Drafting an effective audit provision in a legal contract is essential to ensuring both transparency and accountability in business relationships. Unfortunately, audit provisions are sometimes overlooked as simple 'boilerplate' or standard clauses, which can be a costly error, especially in sales, distribution, and licensing agreements where revenue is based on the sale of goods or services. Whether you are a legal professional or a business owner, audit provisions should be approached thoughtfully in order to protect the contractual right to inspect certain records and increase the likelihood of accurate bookkeeping by the opposing party.

Below are some key considerations to keep in mind when crafting or negotiating an audit provision as the potentially audited party:

Define the Scope and Purpose

Clearly define the mechanism of the audit process and any limits as to what can be audited by:

  • specifying the time frame, the specific financial records or transactions subject to audit, and the objective of the audit;
  • being precise about the reasons for the audit, whether it's to ensure compliance with contract terms, verify financial statements, or investigate suspected discrepancies; and
  • including a 'one and done' provision in order to prevent revisiting specific records once a certain period of time has passed, since many provisions allow a 'look back' for a year or two after the agreement terminates allowing the parties to audit in case any suspicions arise.

Access and Documentation

The party with the right to audit tends to prefer a short notice period preceding their right of access while the auditing party usually seeks no limitations.

  • Consider narrowing this scope to allow an audit only by a licensed accountant.
  • Specify the location of records and documents subject to audit, as well as the level of cooperation expected from both parties.
  • Ensure that confidentiality and data security provisions are also in place to protect sensitive information during the audit.

Reporting and Remedies

Clearly define the audit reporting process and any remedies provided under the contract based on the subsequent audit findings.

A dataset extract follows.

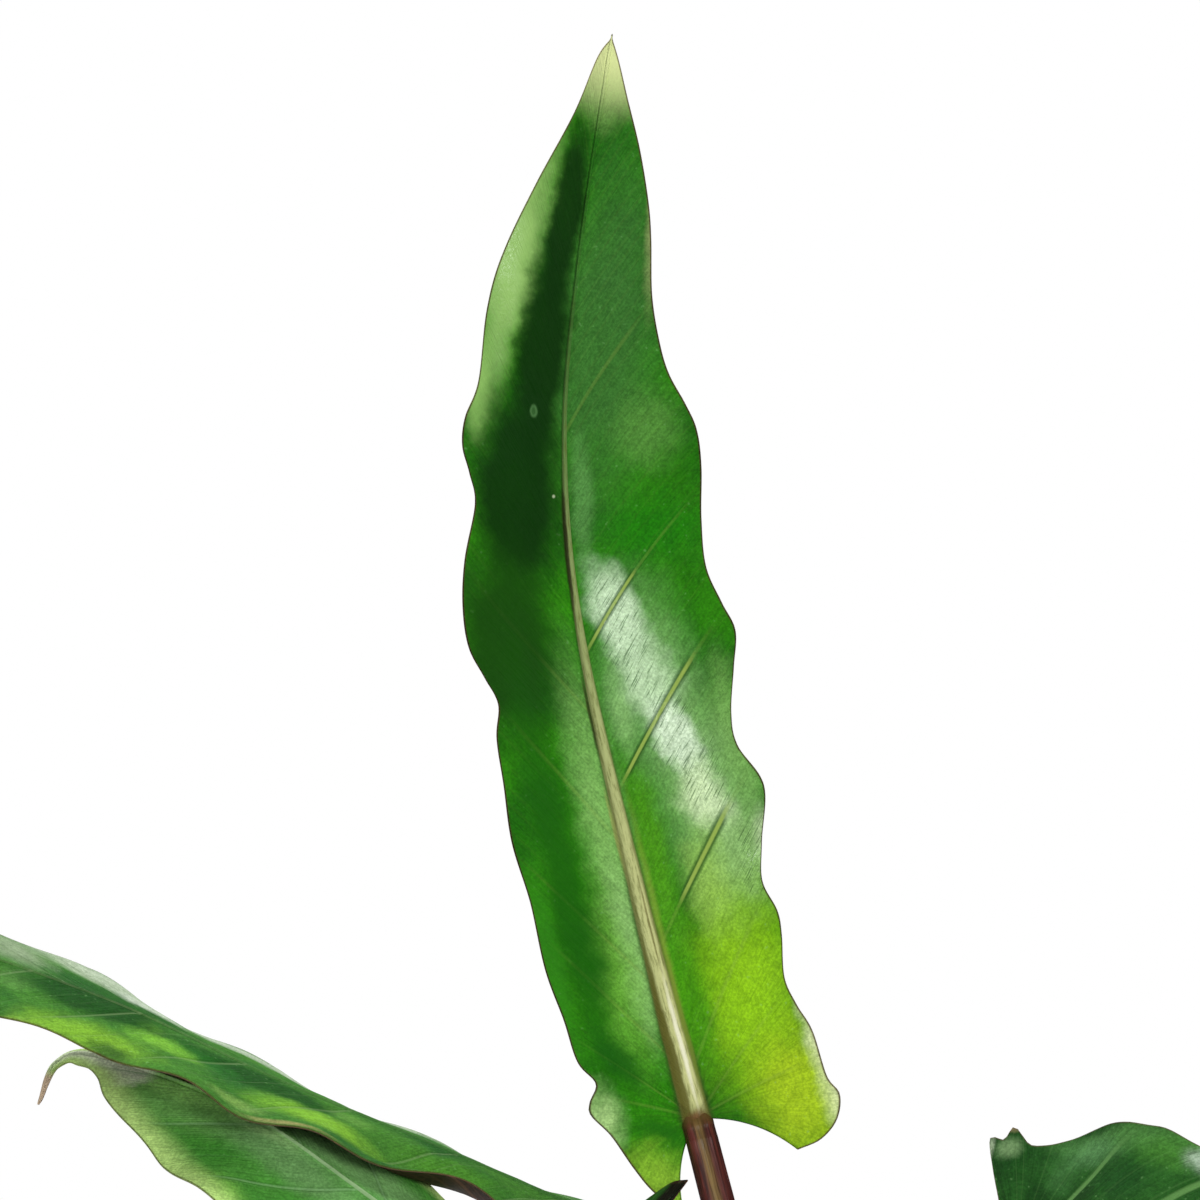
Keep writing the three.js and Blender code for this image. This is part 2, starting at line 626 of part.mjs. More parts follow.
// A tapered shell with a banded rim and a ring of drain holes in its floor.
function makePot() {
  const shoulder = POT_HEIGHT - RIM_DEPTH;
  const corner = POT_FLOOR + FOOT_BEVEL;
  const profile = [
    [0, 0],
    [POT_FOOT_RADIUS, 0],
    [POT_FOOT_RADIUS + FOOT_BEVEL, FOOT_BEVEL],
    [POT_RIM_RADIUS - RIM_STEP, shoulder],
    [POT_RIM_RADIUS - 0.6, shoulder + RIM_WALL],
    [POT_RIM_RADIUS, POT_HEIGHT - RIM_WALL],
    [POT_RIM_RADIUS - 0.8, POT_HEIGHT],
    [POT_RIM_RADIUS - RIM_WALL, POT_HEIGHT - 0.8],
    [POT_RIM_RADIUS - RIM_WALL - 0.6, shoulder + 2 * RIM_WALL],
    [potInside(shoulder + RIM_WALL), shoulder + RIM_WALL],
    [potInside(corner), corner],
    [potInside(POT_FLOOR) - FOOT_BEVEL, POT_FLOOR],
    [0, POT_FLOOR],
  ];
  let pot = toSolid(lathe(profile, POT_SEGMENTS));
  for (let k = 0; k < DRAIN_COUNT; k += 1) {
    const angle = (2 * Math.PI * k) / DRAIN_COUNT;
    const drill = new THREE.CylinderGeometry(DRAIN_RADIUS, DRAIN_RADIUS, 4 * POT_FLOOR, 12);
    drill.rotateX(Math.PI / 2);
    drill.translate(DRAIN_CIRCLE * Math.cos(angle), DRAIN_CIRCLE * Math.sin(angle), 0);
    pot = pot.subtract(toSolid(drill));
  }
  return named("pot", toGeometry(pot), potFinish);
}

// Two crossed ripples of unlike pitch, as the lumps of a watered soil surface.
function soilLump(x, y) {
  const coarse = Math.sin(x * 0.19 + 1.3) * Math.cos(y * 0.23 - 0.4);
  const fine = Math.sin(x * 0.47 - y * 0.31) * Math.cos(y * 0.53 + x * 0.17);
  return SOIL_RELIEF * (0.6 * coarse + 0.4 * fine);
}

// The soil fills the pot to below its rim and leaves a plain hole that the crown stands in.
function makeSoil() {
  const edge = SOIL_LEVEL - SOIL_RELIEF - GAP;
  const corner = POT_FLOOR + FOOT_BEVEL;
  const rings = [CROWN_RADIUS + GAP, ...SOIL_RINGS];
  const outermost = rings.at(-1);
  const profile = [
    [0, POT_FLOOR + GAP],
    [potInside(POT_FLOOR) - FOOT_BEVEL - GAP, POT_FLOOR + GAP],
    [potInside(corner) - GAP, corner],
    [potInside(edge) - GAP, edge],
    ...rings.toReversed().map((r) => [r, SOIL_LEVEL + SOIL_MOUND * (1 - r / outermost)]),
    ...crownProfile(GAP).toReversed(),
  ];
  const geometry = lathe(profile, POT_SEGMENTS);
  const at = geometry.getAttribute("position");
  for (let i = 0; i < at.count; i += 1) {
    if (at.getZ(i) > edge) at.setZ(i, at.getZ(i) + soilLump(at.getX(i), at.getY(i)));
  }
  return named("soil", toGeometry(toSolid(geometry)), soilFinish);
}

function named(name, geometry, finish) {
  const mesh = new THREE.Mesh(geometry, finish);
  mesh.name = name;
  return mesh;
}

const curves = LEAVES.map(petioleCurve);
const plant = new THREE.Group();
plant.add(makePot(), makeSoil(), makeCrown(curves));
LEAVES.forEach((leaf, i) => {
  plant.add(makePetiole(leaf, curves[i]), makeBlade(leaf, curves[i]));
});

export default plant;
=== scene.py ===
"""A potted Alocasia lauterbachiana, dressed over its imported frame.

Seven waved, sword-shaped blades on maroon petioles rise from a short sheathed stem in a plain
17 cm grower's pot of bark potting mix. Sizes in the classes are millimetres in the frame's axes:
+Z up, the origin at the centre of the pot's foot, the upright blade's upper face towards -Y.
"""

import logging
import math
from dataclasses import dataclass, field, replace
from enum import Enum
from functools import cached_property
from typing import Any, NamedTuple, Sequence

import bmesh
import bpy
import numpy as np
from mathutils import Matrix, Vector


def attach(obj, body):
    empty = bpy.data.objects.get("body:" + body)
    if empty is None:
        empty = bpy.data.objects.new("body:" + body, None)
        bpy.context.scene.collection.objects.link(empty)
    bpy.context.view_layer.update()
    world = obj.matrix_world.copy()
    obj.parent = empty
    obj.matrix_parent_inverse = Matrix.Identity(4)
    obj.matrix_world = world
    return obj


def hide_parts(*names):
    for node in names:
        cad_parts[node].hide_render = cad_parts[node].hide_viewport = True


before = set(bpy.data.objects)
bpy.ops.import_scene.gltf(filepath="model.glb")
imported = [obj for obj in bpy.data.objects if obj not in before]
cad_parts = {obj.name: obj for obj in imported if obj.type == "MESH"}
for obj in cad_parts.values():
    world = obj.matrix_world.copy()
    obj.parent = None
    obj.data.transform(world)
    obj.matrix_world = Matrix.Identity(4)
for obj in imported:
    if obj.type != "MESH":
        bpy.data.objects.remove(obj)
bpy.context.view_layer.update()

MM = 0.001
ROOT_BODY = "root"

Point = tuple[float, float, float]
Station = tuple[float, float]
Socket = bpy.types.NodeSocket
log = logging.getLogger("alocasia")


# Curves and small sums.

TINY = 1e-12


def smooth_step(value: np.ndarray, low: float, high: float) -> np.ndarray:
    """Eases from 0 at low to 1 at high."""
    share = np.clip((np.asarray(value, float) - low) / (high - low), 0, 1)
    return share * share * (3 - 2 * share)


def unit(vectors: np.ndarray) -> np.ndarray:
    """Scales vectors to length 1."""
    length = np.linalg.norm(vectors, axis=-1, keepdims=True)
    return vectors / np.maximum(length, TINY)


def dot(first: np.ndarray, second: np.ndarray) -> np.ndarray:
    """Dot products along the last axis, which is kept at length 1."""
    return np.sum(first * second, axis=-1, keepdims=True)


def bell(value: np.ndarray, width: float | np.ndarray) -> np.ndarray:
    """A soft bump, 1 in the middle."""
    return np.exp(-((value / width) ** 2))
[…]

  • Specify the format and timeline for audit reports, and detail the information to be included, ranging from financial statements to mandating the reporting of specific discrepancies.
  • Require that you receive a copy of the report.
  • Outline the actions that will be taken if irregularities or breaches are discovered, such as corrective measures, dispute resolution mechanisms, or potential penalties.
  • Understand any penalties that may require the immediate payment of any under-reporting, as well as, reimbursement of audit-related costs.
  • Consider limiting the amount of penalty to the amount of the under-reporting.

Compliance with Applicable Laws

Ensure that the audit provision complies with applicable laws and regulations.

  • This is particularly important when dealing with sensitive or regulated industries.
  • Legal counsel can help ensure that the audit provision does not infringe on privacy laws, data protection regulations, or industry-specific requirements.

As you can discern, drafting an audit provision in a legal contract requires precision, transparency, and attention to compliance obligations. Ideally, the provision will safeguard the interests of both parties, while also promoting accountability and trust. Collaborating with legal professionals to tailor the audit provision to the specific needs and goals of the contractual relationship is always advised.

The content of this article is intended to provide a general guide to the subject matter. Specialist advice should be sought about your specific circumstances.